2) Spicy kind: 4 TB Mae Ploy brand sweet chile sauce + 1 TB Vietnamese chile garlic sauce (with green cap) + 0.5 TB or more Tiparos brand fish sauce (Golden Boy brand is good, too) + 0.5 TB or more sugar + 0.5 TB or more freshly squeezed lime juice. Mix well and taste – then put some more sugar, fish sauce, or lime juice according to your taste.

How to Make:

Prepare all the ingredients/ lay them out on a large, flat surface. I use a large cutting board as the “wrapping station.”

Soak the rice paper in the hot-warm water until it is pliable. This takes some practice – so expect to ruin a few papers before you get the right consistency without tearing.

Put the paper on the cutting board/ arrange all the ingredients on the paper. (Put only one stick of tofu and avocado per one roll.) Use the front part of the rice paper, and don’t put too much. This also takes some practice. 🙂

Pull the ingredients toward you and then flip it. Fold the left and the right side to the center. Roll it to close. (See the picture)

Serve them with the sauce and enjoy!

* Don’t make these rolls too early. They can become very sticky and dry.

Bang Bang Shrimp


This is my favorite thing to order at the Bonefish Grille (Nice family restaurant specializing in seafood. Nice enough food with pleasant atmosphere). I tried a few times to recreate their appetizer called “Bang Bang Shrimp” and this one came very close! The only problem is the batter – I think the restaurant uses a mixture of cornstarch, flour, and salt. But I just used potato starch I had. You can also use panko as the crust. (Flour-Egg-Panko, in that order)  Use whatever you like – the sauce is more important!  

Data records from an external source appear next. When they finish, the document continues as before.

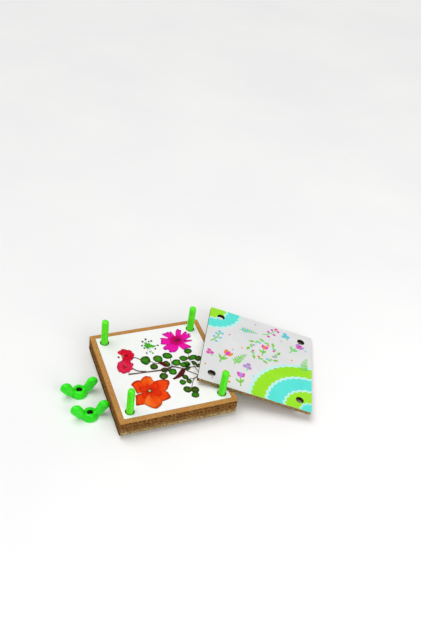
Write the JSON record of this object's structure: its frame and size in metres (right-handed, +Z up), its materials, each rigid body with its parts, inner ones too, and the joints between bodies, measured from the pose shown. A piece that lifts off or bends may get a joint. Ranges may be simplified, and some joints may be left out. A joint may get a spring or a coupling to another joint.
{
  "type": "flower press",
  "caption": "Small square flower press, opened: cards and blotting papers on bolts, pressed flowers on top, the lid leaning against the stack and wing nuts taken off.",
  "frame": {"origin": "on the surface that the press stands on, under the middle of the stack of cards", "axes": "+Z up along the bolts, +X towards the lid, -Y towards the front"},
  "size_m": [0.2402, 0.1347, 0.044],
  "materials": {
    "fibreboard": "rough cut edge",
    "corrugated_card": "matte kraft",
    "blotting_paper": "matte",
    "green_plastic": "gloss",
    "printed_paper": "satin print",
    "cosmos_petals": "dry petal",
    "red_petals": "dry petal",
    "umbel_green": "dry leaf",
    "orange_petals": "dry petal",
    "leaves": "dry leaf"
  },
  "bodies": {
    "base": {"base_board": "fibreboard"},
    "blotter_1": {"blotter_1": "blotting_paper"},
    "card_1": {"card_1": "corrugated_card"},
    "blotter_2": {"blotter_2": "blotting_paper"},
    "card_2": {"card_2": "corrugated_card"},
    "blotter_3": {"blotter_3": "blotting_paper"},
    "card_3": {"card_3": "corrugated_card"},
    "blotter_top": {"blotter_top": "blotting_paper", "pressed_cosmos": "cosmos_petals", "pressed_red_flowers": "red_petals", "pressed_umbel": "umbel_green", "pressed_orange_flower": "orange_petals", "pressed_leaf_sprig": "leaves"},
    "lid": {"lid_board": "fibreboard", "lid_print": "printed_paper"},
    "bolt_front_left": {"bolt_front_left": "green_plastic"},
    "bolt_back_left": {"bolt_back_left": "green_plastic"},
    "bolt_back_right": {"bolt_back_right": "green_plastic"},
    "bolt_front_right": {"bolt_front_right": "green_plastic"},
    "wing_nut_left_front": {"wing_nut_left_front": "green_plastic"},
    "wing_nut_left_back": {"wing_nut_left_back": "green_plastic"},
    "wing_nut_spare_front": {"wing_nut_spare_front": "green_plastic"},
    "wing_nut_spare_back": {"wing_nut_spare_back": "green_plastic"}
  },
  "joints": [
    {"name": "lift_blotter_1", "type": "slide", "parent": "base", "child": "blotter_1", "axis": [0, 0, 1], "range_m": [0, 0.0373]},
    {"name": "lift_card_1", "type": "slide", "parent": "blotter_1", "child": "card_1", "axis": [0, 0, 1], "range_m": [0, 0.0369]},
    {"name": "lift_blotter_2", "type": "slide", "parent": "card_1", "child": "blotter_2", "axis": [0, 0, 1], "range_m": [0, 0.0337]},
    {"name": "lift_card_2", "type": "slide", "parent": "blotter_2", "child": "card_2", "axis": [0, 0, 1], "range_m": [0, 0.0333]},
    {"name": "lift_blotter_3", "type": "slide", "parent": "card_2", "child": "blotter_3", "axis": [0, 0, 1], "range_m": [0, 0.0301]},
    {"name": "lift_card_3", "type": "slide", "parent": "blotter_3", "child": "card_3", "axis": [0, 0, 1], "range_m": [0, 0.0297]},
    {"name": "lift_blotter_top", "type": "slide", "parent": "card_3", "child": "blotter_top", "axis": [0, 0, 1], "range_m": [0, 0.0265]},
    {"name": "lift_lid", "type": "slide", "parent": "blotter_top", "child": "lid", "axis": [0, 0, 1], "range_m": [0, 0.04]},
    {"name": "turn_bolt_front_left", "type": "hinge", "parent": "base", "child": "bolt_front_left", "pos_m": [-0.0392, -0.0392, 0], "axis": [0, 0, 1], "continuous": true},
    {"name": "turn_bolt_back_left", "type": "hinge", "parent": "base", "child": "bolt_back_left", "pos_m": [-0.0392, 0.0392, 0], "axis": [0, 0, 1], "continuous": true},
    {"name": "turn_bolt_back_right", "type": "hinge", "parent": "base", "child": "bolt_back_right", "pos_m": [0.0392, 0.0392, 0], "axis": [0, 0, 1], "continuous": true},
    {"name": "turn_bolt_front_right", "type": "hinge", "parent": "base", "child": "bolt_front_right", "pos_m": [0.0392, -0.0392, 0], "axis": [0, 0, 1], "continuous": true},
    {"name": "lift_wing_nut_left_front", "type": "slide", "parent": "base", "child": "wing_nut_left_front", "axis": [0, 0, 1], "range_m": [0, 0.046]},
    {"name": "lift_wing_nut_left_back", "type": "slide", "parent": "base", "child": "wing_nut_left_back", "axis": [0, 0, 1], "range_m": [0, 0.046]},
    {"name": "draw_out_wing_nut_spare_front", "type": "slide", "parent": "base", "child": "wing_nut_spare_front", "axis": [0, -1, 0], "range_m": [0, 0.055]},
    {"name": "draw_out_wing_nut_spare_back", "type": "slide", "parent": "base", "child": "wing_nut_spare_back", "axis": [0, 1, 0], "range_m": [0, 0.052]}
  ]
}
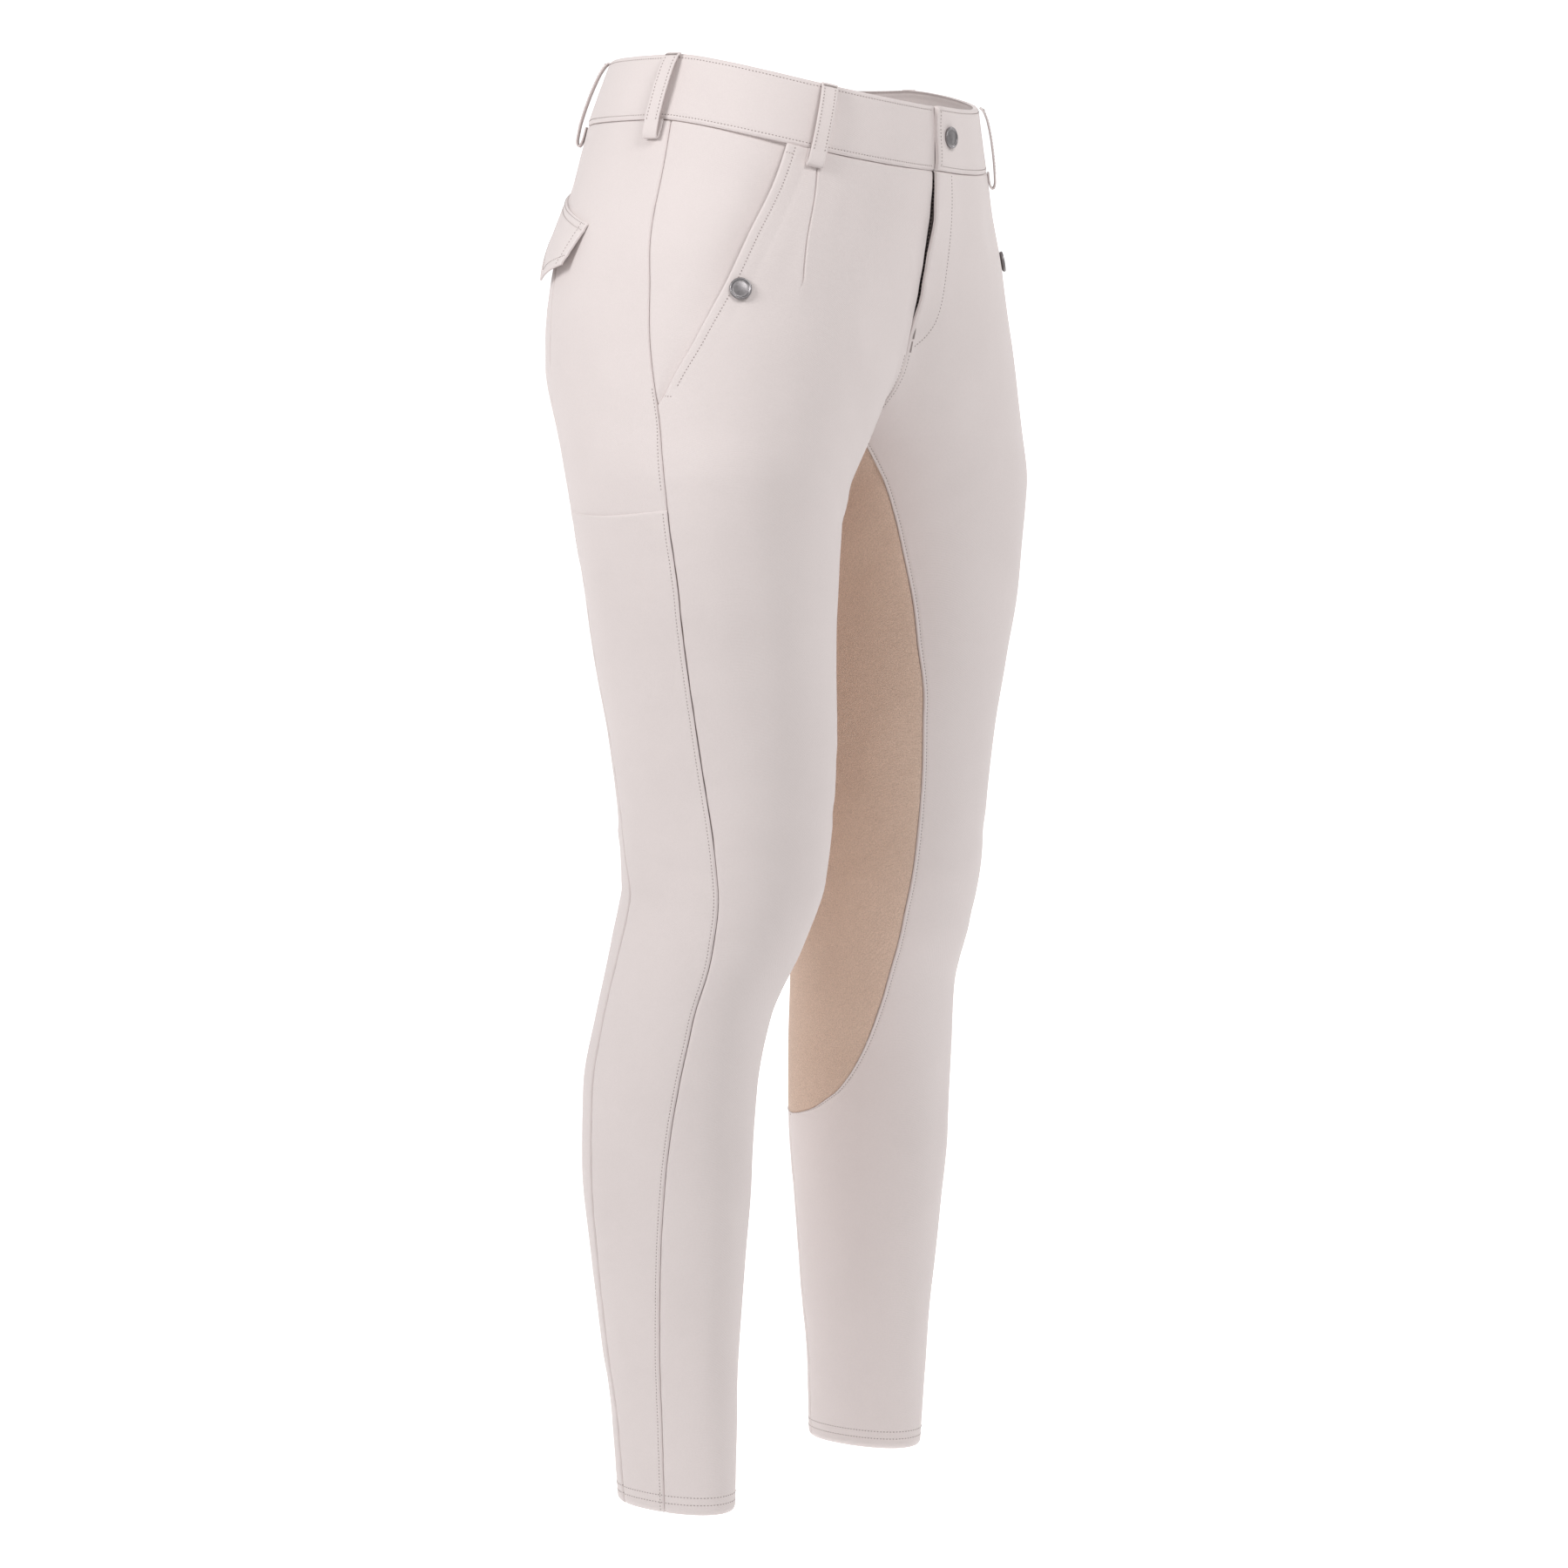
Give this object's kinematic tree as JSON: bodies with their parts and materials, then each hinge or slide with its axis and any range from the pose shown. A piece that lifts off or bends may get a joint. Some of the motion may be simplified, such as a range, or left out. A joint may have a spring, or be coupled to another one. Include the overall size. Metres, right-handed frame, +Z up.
{
  "type": "riding breeches",
  "caption": "Slim full-seat riding breeches in their worn shape, with slanted front pockets, side phone pockets, belt loops and tapered legs.",
  "frame": {"origin": "middle of the waist opening, at the mean height of its edge, where the wearer's waist holds the garment", "axes": "+Z up along the body, +X to the wearer's left, -Y to the wearer's front"},
  "size_m": [0.3874, 0.2372, 0.9399],
  "materials": {
    "cloth": "matte smooth stretch cloth",
    "grip": "suede-like grip cloth",
    "zip": "woven zip tape",
    "snap": "satin pewter"
  },
  "bodies": {
    "root": {"front_left": "cloth", "front_right": "cloth", "pocket_facing_left": "cloth", "pocket_facing_right": "cloth", "side_upper_left": "cloth", "side_upper_right": "cloth", "side_lower_left": "cloth", "side_lower_right": "cloth", "back_left": "cloth", "back_right": "cloth", "back_pocket_flap_left": "cloth", "back_pocket_flap_right": "cloth", "waistband_left": "cloth", "waistband_right": "cloth", "belt_loop_front_left": "cloth", "belt_loop_front_right": "cloth", "belt_loop_side_left": "cloth", "belt_loop_side_right": "cloth", "belt_loop_back_left": "cloth", "belt_loop_back_right": "cloth", "grip_left": "grip", "grip_right": "grip", "fly_shield": "cloth", "fly_zip": "zip", "pocket_snap_left": "snap", "pocket_snap_right": "snap", "waist_snap": "snap"}
  },
  "joints": []
}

Medium size shrimps (thawed, deveined, cleaned, drained)

Salt, pepper, rice wine to marinate (I always use some rice wine for shrimps and chicken before cooking. It gets rid of the odor.)

1-2 Egg white and 3TB (plus more) potato starch for the batter

Sauce ingredients: 2 TB Mayonnaise, 0.5 TB (or more) Chili garlic sauce (Vietnamese kind, not he Sriracha sauce, but the coarse kind called “Tung Ot Toi Viet-Nam.”/ 0.5 TB Thai Sweet Chili Sauce (Mae Ploy Brand)/ some lemon juice and sugar to taste

Garnish: chopped green onion

How to Make:

1) Prepare the shrimp/ marinade for 10-20 minutes/ then pat dry/ mix with 1-2 egg white (depends on how much you are making – enough to coat well)/ put the shrimp in a zip-loc bag and pour 3 TB (or more) amount of potato starch and shake well to coat 

2) Heat up the oil in a medium sauce pan or a frying pan/ fry up the shrimps. It’s better to fry twice – fry once until yellow, drain on paper towel, and then fry again until golden brown. Shrimps become much more crisp this way!

3) Mix the sauce ingredients

4) In a bowl, mix the fried shrimps and the sauce well

5) Garnish with green onion pieces and serve right away!